En conséquence, le plaideur n’est pas recevable en sa demande d’annulation d’une décision privée d’effet, même procédant d’un dispositif dont il entend contester la légitimité.
C’est donc à tort que le premier juge a considéré que les vendeurs et les acheteurs conservaient un intérêt à agir à l’encontre de la SAFER en annulation de la décision de préemption.
La décision est donc infirmée en ce qu’elle a déclaré l’action recevable.
Sur les dépens et frais irrépétibles
Les dispositions de l’ordonnance relatives aux dépens et aux frais irrépétibles sont infirmées.
Mme [X] [I] veuve [L], Mme [E] [L], Mme [R] [L] épouse [O], M. [T] [G] et M. [A] [D], qui succombent, supporteront la charge des entiers dépens d’appel et ne sont pas fondés à solliciter une indemnité au titre des dispositions de l’article 700 du code de procédure civile.
L’équité justifie d’allouer à la SAFER une indemnité de 3 000 € au titre des frais irrépétibles exposés devant la cour.
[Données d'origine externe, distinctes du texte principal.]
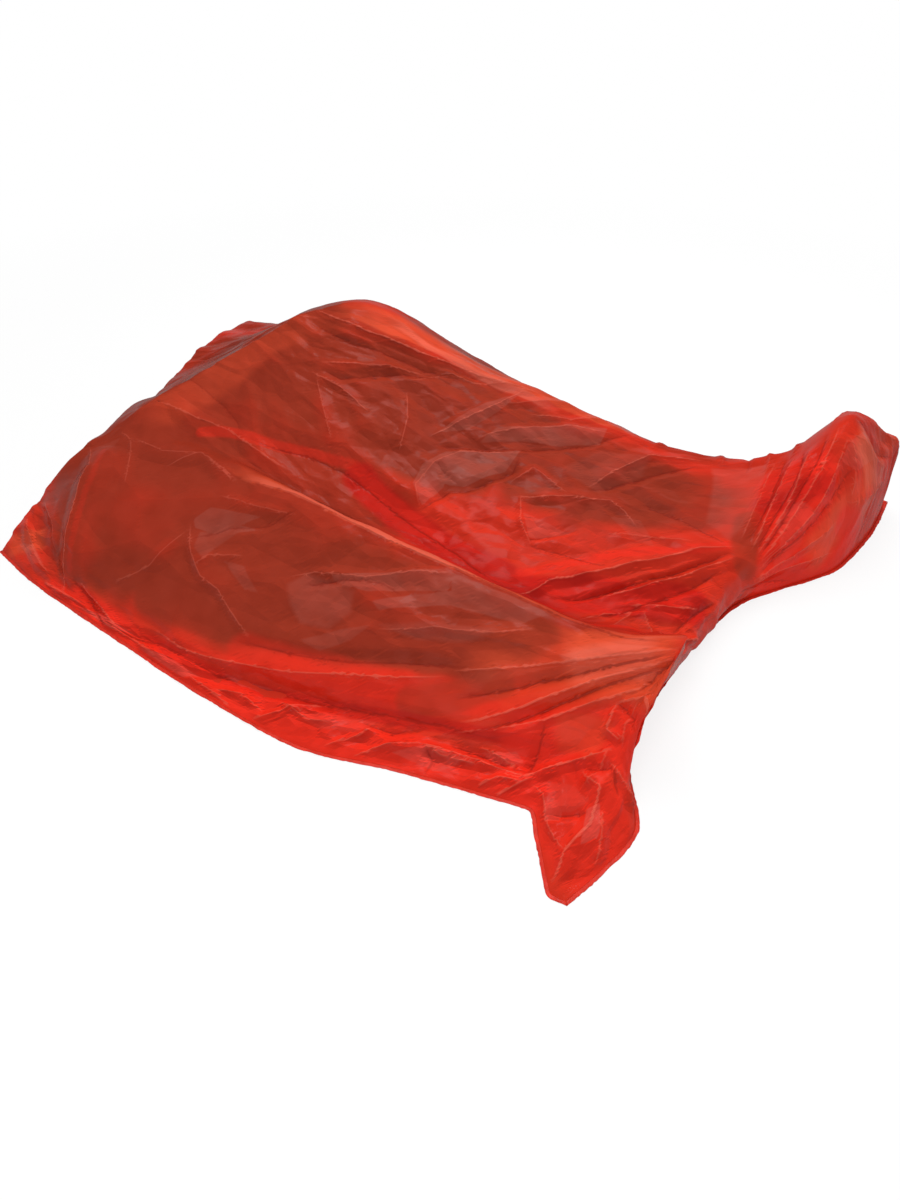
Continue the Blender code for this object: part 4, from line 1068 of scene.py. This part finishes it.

La cour, statuant publiquement, par arrêt contradictoire et en dernier ressort,
Infirme en toutes ses dispositions l’ordonnance rendue le 27 novembre 2023 par le juge de la mise en état du tribunal judiciaire de Draguignan ;
Statuant à nouveau et y ajoutant,
Déclare Mme [X] [I] veuve [L], Mme [E] [L], Mme [R] [L] épouse [O], M. [T] [G] et M. [A] [D] irrecevables à agir ;
Les déboute de leur demande en application de l’article 700 du code de procédure civile au titre des frais irrépétibles exposés devant la cour ;
Condamne Mme [X] [I] veuve [L], Mme [E] [L], Mme [R] [L] épouse [O], M. [T] [G] et M. [A] [D], in solidum, à payer à la SAFER une indemnité de 3 000 € en application de l’article 700 du code de procédure civile, au titre des frais exposés en première instance et en appel ;
Condamne Mme [X] [I] veuve [L], Mme [E] [L], Mme [R] [L] épouse [O], M. [T] [G] et M. [A] [D], in solidum, aux entiers dépens de première instance et d’appel et accorde aux avocats, qui en ont fait la demande, le bénéfice de l’article 699 du code de procédure civile.